Pub Date: June 13th, 2017
ISBN: 978-0-465-09423-3
Publisher: Basic Books

A film critic for the Washington Post offers advice on watching movies.

Hornaday isn’t the first to write a primer about critically assessing films instead of subjectively responding to them as simply good or bad. Avoiding critical jargon, she hopes to guide novice viewers into “appreciating movies more fully when they succeed, and for explaining their missteps when they fall short.” She has conducted extensive interviews with film folk over the years, which adds an informed, insider’s quality to her discussions. Hornaday smartly divides the book into seven sections: screenwriting, acting, production design, cinematography, editing, sound and music, and directing. Within each section, the author poses a number of questions that she then answers (“where was the camera and why was it there?”), giving the book an unfortunate textbook quality. The narrative is also heavily prescriptive. Hornaday is quick to give her likes and dislikes: “I’ve never loved the films of Alejandro González Iñárritu…credibility might be the chief problem.” On acting, “the most fundamental element of cinematic grammar,” she cites John Sayles: “casting the right actors is easily 90 percent of the [director’s] job.” But mistakes are made. Cameron Diaz was “fatally miscast” in The Gangs of New York. One of the stronger sections is production design, often overlooked by general moviegoers. It encompasses backdrops, locations, sets, props, costumes, hair, and makeup.
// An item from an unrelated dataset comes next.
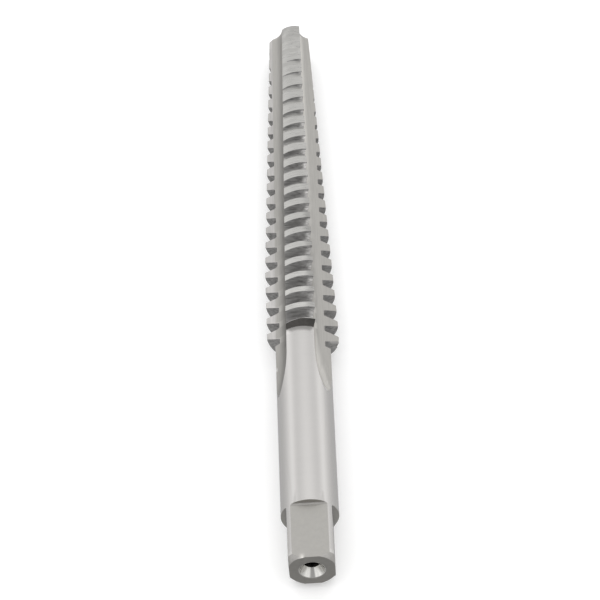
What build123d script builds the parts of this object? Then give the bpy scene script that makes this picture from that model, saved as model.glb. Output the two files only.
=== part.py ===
"""A straight-fluted hand tap for a 10 x 3 mm right-hand trapezoidal thread.

The tap lies along Y with its drive square at -Y and its point at +Y. It rests on two of
its three lands, with the third land on top, so the plane Z = 0 is what it lies on.
Lengths along the tool are measured from the square end of the tool. Angles round the
tool are measured from the middle of the top land towards +X.
"""

from math import asin, atan2, ceil, cos, degrees, radians, sin, tan
import os

from build123d import *

# Lengths along the tool, from the square end
overall_length = 104.4
square_length = 8.8
shoulder_position = 39.6
full_thread_end = 49.5

# Shank, drive square and centre holes
shank_diameter = 8.0
square_across_flats = 6.2
square_corner_radius = 0.3
end_chamfer = 0.7
centre_mouth_diameter = 3.6
centre_pilot_diameter = 1.8
centre_pilot_depth = 3.4
point_centre_mouth_diameter = 1.9
point_centre_pilot_diameter = 0.9
point_centre_pilot_depth = 1.9
centre_cone_angle = 60.0

# Trapezoidal thread
crest_diameter = 10.5
thread_pitch = 3.0
thread_depth = 1.95
crest_width = 0.96
flank_angle = 15.0
first_groove_position = 41.1
thread_start_position = 38.6
shoulder_slope_length = 0.44

# Tapered lead at the point. It is relieved behind the cutting edges: on each land it is a
# cone whose axis stands off the tool axis, towards the cutting edge.
lead_point_diameter = 6.34
lead_relief_offset = 0.55
point_chamfer = 0.5

# Flutes
flute_count = 3
cutting_corner_angle = 23.7
cutting_face_lean = 15.5
heel_offset = 2.2
flute_floor_radius = 2.3
flute_rise_angle = 0.9
flute_straight_end = 36.2
cutter_radius = 19.0
run_out_angle = 60.0

# How far the cuts reach past what they cut
cutter_clearance = 2.0
land_cut_angle = 110.0

shank_radius = shank_diameter / 2
crest_radius = crest_diameter / 2
root_radius = crest_radius - thread_depth
lead_point_radius = lead_point_diameter / 2
land_spacing = 360 / flute_count
heel_angle = degrees(asin(heel_offset / crest_radius))
resting_angle = land_spacing / 2 - max(heel_angle, cutting_corner_angle)
axis_height = crest_radius * cos(radians(resting_angle))
square_end = -overall_length / 2
tool_axis = Axis((0, square_end, axis_height), (0, 1, 0))


def along(position):
    """Y of a place on the tool, from its distance to the square end."""
    return square_end + position


def polar(radius, angle):
    """X and Z from the tool axis of a point at this angle from the top land."""
    return radius * sin(radians(angle)), radius * cos(radians(angle))


# Plane through the tool axis: local x runs along the tool, local y is the radius
axial_plane = Plane(origin=(0, square_end, axis_height), x_dir=(0, 1, 0), z_dir=(1, 0, 0))

# Flute section: a flat cutting face and a flat heel wall that meet in a round floor.
# The heel wall is parallel to the middle plane of the land that it belongs to.
face_x, face_z = polar(1, cutting_face_lean)
heel_x, heel_z = polar(1, land_spacing)
heel_normal_x, heel_normal_z = polar(1, land_spacing - 90)
cutting_corner_x, cutting_corner_z = polar(crest_radius, cutting_corner_angle)
corner_distance = cutting_corner_x * heel_normal_x + cutting_corner_z * heel_normal_z
face_closing = face_x * heel_normal_x + face_z * heel_normal_z
face_length = (corner_distance - heel_offset) / face_closing
flute_corner_x = cutting_corner_x - face_length * face_x
flute_corner_z = cutting_corner_z - face_length * face_z
retract_x, retract_z = polar(1, land_spacing / 2)
flute_reach = crest_radius + cutter_clearance


# One flute cutter: a straight run to beyond the point and the curved run-out that a
# disc-shaped cutter leaves in the shank. The straight run rises slowly towards the shank,
# along its cutting face.
with BuildPart() as flute_cutter:
    rise_slope = tan(radians(flute_rise_angle))
    rise = (shoulder_position - flute_straight_end) * rise_slope
    corner = (flute_corner_x + rise * face_x, flute_corner_z + rise * face_z)
    face_end = (corner[0] + flute_reach * face_x, corner[1] + flute_reach * face_z)
    heel_end = (corner[0] + flute_reach * heel_x, corner[1] + flute_reach * heel_z)
    outer = (corner[0] + flute_reach * (face_x + heel_x), corner[1] + flute_reach * (face_z + heel_z))
    section_plane = Plane(
        origin=(0, along(flute_straight_end), axis_height),
        x_dir=(1, 0, 0),
        z_dir=(rise_slope * face_x, -1, rise_slope * face_z),
    )
    with BuildSketch(section_plane) as flute_section:
        with BuildLine():
            Polyline(corner, face_end, outer, heel_end, close=True)
        make_face()
        fillet(flute_section.vertices().sort_by_distance(corner)[0], radius=flute_floor_radius)
    straight_run = overall_length + cutter_clearance - flute_straight_end
    extrude(flute_section.sketch, amount=-straight_run)
    cutter_centre_x = corner[0] + (flute_floor_radius + cutter_radius) * retract_x
    cutter_centre_z = corner[1] + (flute_floor_radius + cutter_radius) * retract_z
    cutter_centre = section_plane.from_local_coords((cutter_centre_x, cutter_centre_z, 0))
    axis_point = section_plane.from_local_coords((cutter_centre_x - retract_z, cutter_centre_z + retract_x, 0))
    cutter_axis = Axis(cutter_centre, axis_point - cutter_centre)
    revolve(flute_section.sketch, axis=cutter_axis, revolution_arc=run_out_angle)

# What the relieved lead takes off one land: the outside of a cone that is chamfered at the
# point, turned about its own axis. Each such cut reaches halfway into the flutes beside it.
with BuildPart() as lead_cutter:
    first_x, first_z = polar(1, -land_cut_angle / 2)
    lead_origin = (lead_relief_offset, square_end, axis_height)
    lead_slope = (crest_radius - lead_point_radius) / (overall_length - full_thread_end)
    lead_start = full_thread_end - lead_relief_offset / lead_slope
    with BuildSketch(Plane(origin=lead_origin, x_dir=(0, 1, 0), z_dir=(first_z, 0, -first_x))):
        with BuildLine():
            Polyline(
                (lead_start, crest_radius + lead_relief_offset),
                (overall_length - point_chamfer, lead_point_radius + lead_slope * point_chamfer),
                (overall_length, lead_point_radius - point_chamfer),
                (overall_length + cutter_clearance, lead_point_radius - point_chamfer),
                (overall_length + cutter_clearance, flute_reach),
                (lead_start, flute_reach),
                close=True,
            )
        make_face()
    revolve(axis=Axis(lead_origin, (0, 1, 0)), revolution_arc=land_cut_angle)

# The helical groove between the teeth, as far as it crosses the top land
with BuildPart() as groove_arc:
    groove_overlap = 0.6
    root_width = thread_pitch - crest_width - 2 * thread_depth * tan(radians(flank_angle))
    mouth_width = root_width + 2 * (thread_depth + groove_overlap) * tan(radians(flank_angle))
    arc_length = thread_pitch * land_cut_angle / 360
    arc_centre = (0, along(first_groove_position - arc_length / 2), axis_height)
    with BuildLine() as groove_path:
        Helix(
            pitch=thread_pitch,
            height=arc_length,
            radius=root_radius,
            center=arc_centre,
            direction=(0, 1, 0),
        )
    arc_start = groove_path.line @ 0
    start_radial = (arc_start - Vector(*arc_centre)).normalized()
    start_normal = start_radial.cross(Vector(0, 1, 0))
    with BuildSketch(Plane(origin=arc_start, x_dir=start_radial, z_dir=start_normal)):
        with BuildLine():
            Polyline(
                (0, -root_width / 2),
                (thread_depth + groove_overlap, -mouth_width / 2),
                (thread_depth + groove_overlap, mouth_width / 2),
                (0, root_width / 2),
                close=True,
            )
        make_face()
    sweep(path=groove_path.line, is_frenet=True)

# All grooves. The first begins in a flute, just behind the shoulder, and grazes the shank.
with BuildPart() as thread_grooves:
    start_angle = degrees(atan2(start_radial.X, start_radial.Z))
    for land in range(flute_count):
        lead_in = thread_pitch * land / flute_count
        first_turn = ceil((thread_start_position - first_groove_position - lead_in) / thread_pitch)
        last_turn = ceil((overall_length - first_groove_position - lead_in) / thread_pitch)
        land_arc = groove_arc.part.rotate(tool_axis, land * land_spacing - land_cut_angle / 2 - start_angle)
        for turn in range(first_turn, last_turn + 1):
            add(land_arc.moved(Location((0, lead_in + turn * thread_pitch, 0))))

with BuildPart() as thread_tap:
    # Turned blank: chamfered shank, shoulder and threaded length
    with BuildSketch(axial_plane):
        with BuildLine():
            Polyline(
                (0, 0),
                (0, shank_radius - end_chamfer),
                (end_chamfer, shank_radius),
                (shoulder_position, shank_radius),
                (shoulder_position + shoulder_slope_length, crest_radius),
                (overall_length, crest_radius),
                (overall_length, 0),
                close=True,
            )
        make_face()
    revolve(axis=tool_axis)

    # Flutes, then the lead and the thread on the lands between them
    for land in range(flute_count):
        add(flute_cutter.part.rotate(tool_axis, land * land_spacing), mode=Mode.SUBTRACT)
    for land in range(flute_count):
        add(lead_cutter.part.rotate(tool_axis, land * land_spacing), mode=Mode.SUBTRACT)
    add(thread_grooves.part, mode=Mode.SUBTRACT)

    # Drive square: four flats that end in a shoulder with a small corner radius
    flat_height = square_across_flats / 2
    flat_depth = shank_radius - flat_height + cutter_clearance
    with BuildSketch(axial_plane) as flat_profile:
        with Locations((square_length / 2 - cutter_clearance / 2, flat_height + flat_depth / 2)):
            Rectangle(square_length + cutter_clearance, flat_depth)
        inner_corner = flat_profile.vertices().sort_by_distance((square_length, flat_height))[0]
        fillet(inner_corner, radius=square_corner_radius)
    flat_cut = extrude(amount=shank_radius + cutter_clearance, both=True, mode=Mode.PRIVATE)
    for quarter in range(4):
        add(flat_cut.rotate(tool_axis, quarter * 90), mode=Mode.SUBTRACT)

    # Centre holes in both ends
    cone_slope = tan(radians(centre_cone_angle / 2))
    square_cone_depth = (centre_mouth_diameter - centre_pilot_diameter) / 2 / cone_slope
    point_cone_depth = (point_centre_mouth_diameter - point_centre_pilot_diameter) / 2 / cone_slope
    with BuildSketch(axial_plane):
        with BuildLine():
            Polyline(
                (0, 0),
                (0, centre_mouth_diameter / 2),
                (square_cone_depth, centre_pilot_diameter / 2),
                (centre_pilot_depth, centre_pilot_diameter / 2),
                (centre_pilot_depth, 0),
                close=True,
            )
        make_face()
        with BuildLine():
            Polyline(
                (overall_length, 0),
                (overall_length, point_centre_mouth_diameter / 2),
                (overall_length - point_cone_depth, point_centre_pilot_diameter / 2),
                (overall_length - point_centre_pilot_depth, point_centre_pilot_diameter / 2),
                (overall_length - point_centre_pilot_depth, 0),
                close=True,
            )
        make_face()
    revolve(axis=tool_axis, mode=Mode.SUBTRACT)

# The relief moves the lowest corner a little, so the finished tap is set down on Z = 0
lowest_corner = thread_tap.part.bounding_box().min.Z
thread_tap.part = thread_tap.part.moved(Location((0, 0, -lowest_corner)))
thread_tap.part.label = "thread_tap"

os.makedirs("parts", exist_ok=True)
export_step(thread_tap.part, "parts/thread_tap.step")
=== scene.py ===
"""A straight-fluted thread tap of bright high-speed steel, lying on a pale studio floor.

The whole tap is one closed surface, worked out as arrays on a grid of two parameters: rows
run along the tool and follow the thread, columns run round it and follow the edges of the
lands and flutes. Lengths inside the shape functions are in millimetres, measured along the
tool from its square end, and angles are in degrees from the middle of the top land towards
+X. The mesh itself is in metres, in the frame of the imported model.
"""

import bpy
import numpy as np
from mathutils import Matrix, Vector


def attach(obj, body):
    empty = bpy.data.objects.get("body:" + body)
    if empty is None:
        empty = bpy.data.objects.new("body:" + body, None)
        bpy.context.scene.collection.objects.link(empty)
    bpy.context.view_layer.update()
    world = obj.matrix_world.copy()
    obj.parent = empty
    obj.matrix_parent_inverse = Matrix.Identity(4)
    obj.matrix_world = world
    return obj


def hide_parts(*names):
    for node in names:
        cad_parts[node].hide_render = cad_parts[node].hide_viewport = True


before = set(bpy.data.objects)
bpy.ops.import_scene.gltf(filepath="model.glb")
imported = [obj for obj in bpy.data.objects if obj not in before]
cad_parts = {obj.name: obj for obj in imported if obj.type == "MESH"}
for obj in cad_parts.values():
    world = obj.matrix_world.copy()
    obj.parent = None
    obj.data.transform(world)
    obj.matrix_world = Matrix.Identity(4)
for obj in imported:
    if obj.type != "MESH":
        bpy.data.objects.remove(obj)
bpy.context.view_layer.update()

MM = 0.001

# Camera, fitted to the tap in the photograph: its place in millimetres, the directions of the
# picture's right and down sides and of the view, and the focal length in picture pixels
PICTURE_SIZE = 600
FOCAL_LENGTH_PX = 2398.6
CAMERA_PLACE = (8.634, -235.883, 270.03)
CAMERA_RIGHT = (0.99774, -0.03075, -0.05981)
CAMERA_DOWN = (-0.06247, -0.7533, -0.65471)
CAMERA_FORWARD = (-0.02493, 0.65696, -0.75351)

# Whole tool: its length, the height of its axis over the floor, and places along it
LENGTH = 104.4
AXIS_HEIGHT = 4.276
SQUARE_END = 8.8
SHOULDER = 39.6
FULL_THREAD_END = 49.5

# Shank, slope of its shoulder, and drive square
SHANK_R = 4.0
SLOPE_LENGTH = 0.44
FLAT_H = 3.1
FLAT_FILLET = 0.3
END_CHAMFER = 0.7

# Nick in the top edge of the square's end
NICK_ANGLE, NICK_SPREAD = -21.0, 4.0
NICK_LENGTH, NICK_DEPTH = 0.75, 0.16

# Centre holes of 60 degrees in the square and in the point. The square's cone is painted dark, as shade,
# from the share DARK_FOOT of its depth on.
CONE_SLOPE = np.tan(np.radians(30))
MOUTH_R, PILOT_R, PILOT_DEPTH = 1.8, 0.9, 3.4
DARK_FOOT = 0.78
POINT_MOUTH_R, POINT_PILOT_R, POINT_PILOT_DEPTH = 0.95, 0.45, 1.9

# How far rows stand from the edges of the ends and their holes, which breaks those edges
RIM_BREAK = 0.03
MOUTH_BREAK = 0.04
HOLE_BREAK = 0.02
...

Done well, writes the author, it establishes “the overall look of a film, the sense of richness, texture, and detail.” In the cinematography section, Hornaday confesses that one of the “few things I truly despise in life…[is] 3-D.” She was “awed” by Sandra Adair’s editing work in Boyhood; Raging Bull and GoodFellas are “masterpieces of editing and rhythm.” The section on sound and music is also good, the one on directing poor, and because the author’s picks are very American-centric, the book’s scope is limited.

If uninspiring, this is a user-friendly, nonintimidating guide to appreciating movies.